Personal information
- Born: Deysi Estela Cori Tello 2 July 1993 (age 33) Lima, Peru

Chess career
- Country: Peru
- Title: International Master (2023) Woman Grandmaster (2010)
- Peak rating: 2444 (February 2015)

= Deysi Cori =

Peruvian chess player (born 1993)

Deysi Estela Cori Tello (born 2 July 1993) is a Peruvian chess player, who holds the titles of International Master (IM) and Woman Grandmaster (WGM), and is a three-time American Continental women's champion. At junior level, she was twice world champion and six-time Pan American champion in her age girls category. Cori is the top ranked female player of Peru and has played for the national team of her country in the Women's Chess Olympiad since 2004. She competed in the FIDE World Cup in 2013 and 2015, and in the Women's World Chess Championship in 2010, 2012, 2015 and 2017.

==Career==
Deysi Cori won the gold medal at the Pan American Youth Chess Festival in various categories: girls under 10 (2003), girls under 12 (2004), girls under 14 (2007), girls under 16 (2008) and girls under 18 (2011). Also in 2008, Cori won the Pan American Girls U-20 Championship and the World School Chess Championships in the girls under 15 division.

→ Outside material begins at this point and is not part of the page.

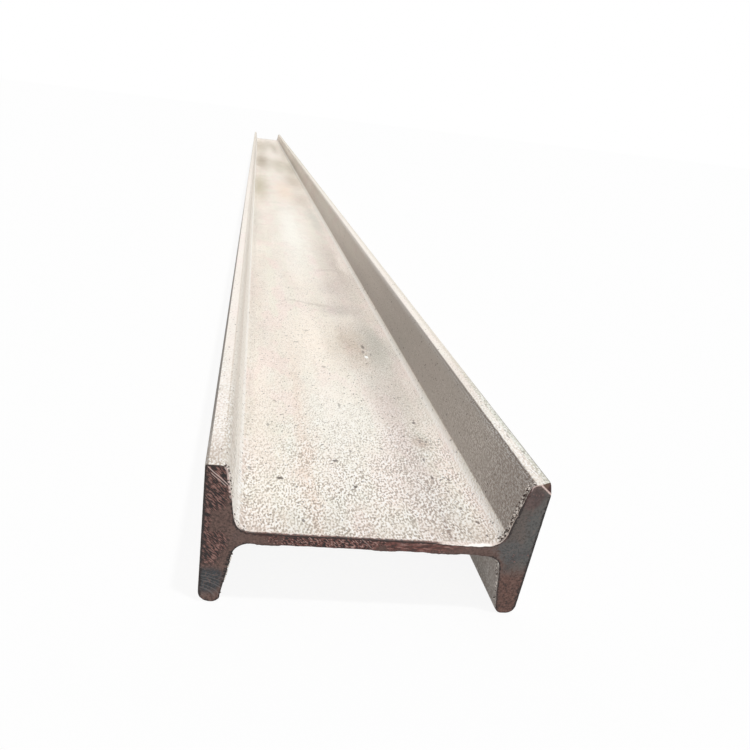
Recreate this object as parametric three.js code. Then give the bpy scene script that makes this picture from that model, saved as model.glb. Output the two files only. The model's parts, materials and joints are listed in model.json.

In 2004, at the age of eleven, Cori made her debut on the national women's team at the 36th Chess Olympiad. She played on the reserve board and scored 5 points out of 7 (four wins, two draws, one loss). She finished tied for first with Martha Fierro in the Women's American Continental Championship in September 2009, placing second on tiebreak. In November 2009, Cori tied for first place at the World U-20 Girls Championship, taking the silver medal on tiebreaks. Later that month, she won the girls under 16 section of the World Youth Chess Championship in Antalya, Turkey, winning nine of her first ten games, and clinched the title with a round to spare. In November 2010, Cori finished second in the girls under 18 division of the World Youth Championships in Porto Carras, Greece. Cori won the American Continental Women's Championship for the first time in June 2011. In August 2011, she won the World U-20 Girls Championship in Chennai, India and this achievement earned her the qualification for the Women's World Chess Championship 2012.

In May 2013, Cori tied for third place with her brother, Jorge Cori, and Argentine grandmaster Diego Flores in the American Continental Championship, placing fifth on tiebreak, and as a result qualified for the Chess World Cup 2013. In December 2014, she finished tied for second (third on countback) in the 5th Latin American Cup scoring 7/9, a point behind the winner, Cuban grandmaster Lázaro Bruzón. In May 2015, she placed third in the Zonal 2.4 championship, which qualified the top two players for the Chess World Cup 2015. She earned a spot in the latter when her brother Jorge, who came first in the Zonal 2.4, renounced his. In February 2016, Cori won for the second time the American Continental Women's Championship, which was held in her hometown, Lima. In September 2017, she won this championship for the third time in Villa Martelli, Argentina with a round to spare.